After outing several 'online haters' at home, which caused several resignations from the populist, far-right Sweden Democrat party, the Swedish investigative journalists behind the revelations said they had accessed the identities of several million commenters using the popular Disqus system.
Martin Fredriksson and his colleagues started collecting Disqus data back in February 2013 as part of a project to more closely analyze anonymous online comments. They hoped to understand more about who was behind hateful and racist comments on far-right websites in Sweden. They unearthed some 6,000 anonymous accounts in Sweden on commission from the tabloid Expressen, which published the data on Tuesday.
Fredriksson told The Local on Thursday that the unmasking of a few thousand users behind pseudonyms used on far-right sites in Sweden could just be the tip of the iceberg.
There were millions of Disqus users whose identity is at risk of exposure, said Fredriksson, responsible publisher (ansvarig utgivare) for the Research Group (Researchgruppen, who said his group's database contained a total of 29 million comments from Disqus users around the world.
"We used an open Disqus API protocol to obtain the data," he said, using a common acronym for "application protocol interface", which specifies how software components should interact with one another. In order to obtain the data more efficiently, Fredriksson wrote a programme that automated the data download requests sent to Disqus servers.
"You usually get around 100 comments with one request, but our system was able to send ten requests at once," he explained.
While the thrust of the research focused on far-right sites in Sweden, data was also collected from news sites elsewhere in the world, including CNN, The Telegraph, ABC News, and The Jerusalem Post, as well as from mainstream Swedish news site such as Svenska Dagbladet, SVT Debatt as well as The Local.
Members of the Research Group quickly realized, however, that the data they received also came with metadata that included the email addresses tied to anonymous Disqus accounts.
"It came as something as a shock," he said. "We got a lot of data we probably weren't supposed to get."
Fredriksson emphasized that the group didn't use any illicit methods in obtaining the data, but that the information was included in their trawl due to a security flaw at Disqus.
"When you leave a comment as a Disqus user, there is information about the date, username, and the comment itself which is open data," he said. "But (Disqus) also sent us data with coding that made it possible to identify people's email addresses."
After it emerged that Disqus users has been identified in the Expressen news stories, the company was quick to take action.
"Disqus has not been cracked. No emails were leaked by Disqus," vice president for marketing Stephen Roy said in a statement released on Tuesday.
He explained that Disqus offers API services that include "MD5 hashes" of email addresses that allow users to access third-party services such as Gravatar, which in turn permits users to display a consistent avatar across platforms.
"This appears to be a targeted attack on a group of individuals using pattern matching of their activity across the web, associated with email addresses used by those individuals," said Roy, calling the actions a breach of Disqus privacy regulations. "As in all such cases, we are terminating the account."

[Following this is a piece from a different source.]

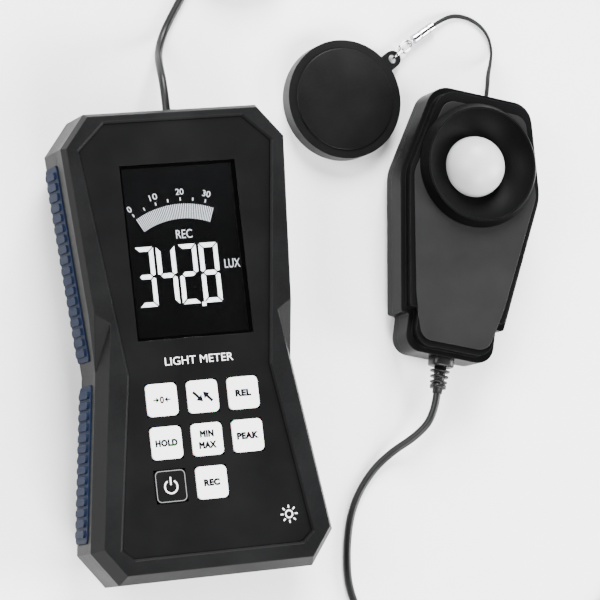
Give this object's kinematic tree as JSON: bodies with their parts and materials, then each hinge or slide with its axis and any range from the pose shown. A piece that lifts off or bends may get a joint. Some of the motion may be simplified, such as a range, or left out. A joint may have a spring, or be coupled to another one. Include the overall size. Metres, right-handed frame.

Roy added that Disqus was disabling use of the Gravatar service and removing the MD5 hash email from its API.
"We will evaluate any further changes that will need to be made based on these actions," he said. Inquiries from The Local for further comment were not immediately returned.
Fredriksson took exception to the Research Group being painted as wrongdoers by Disqus, explaining that he and his time "didn't even use any account for this, and never had to agree on any terms of service"
"We are researchers and they cannot blame us for researching openly available data. I think the bad guys are those who handle our personal information so carelessly," he said.
Fredriksson went on to admit that he and his colleagues aren't sure what to do with the data now in their possession, but expressed fears about who else might have similar technology that could unmask Disqus users.
"You can imagine a lot of unseemly scenarios," he said. "Perhaps the authorities in Iran, for example, have data like this from Israeli media sites and might use it to find out who is behind the comments."
Fredriksson said the incident is a wake-up call for news sites and online commenters everywhere to be more aware that their data may not be as safe as they had previously thought.
"People need to know more about the risks that arise when third-parties get access to their data," he told The Local. "It shows how much uncertainty there is in systems like this."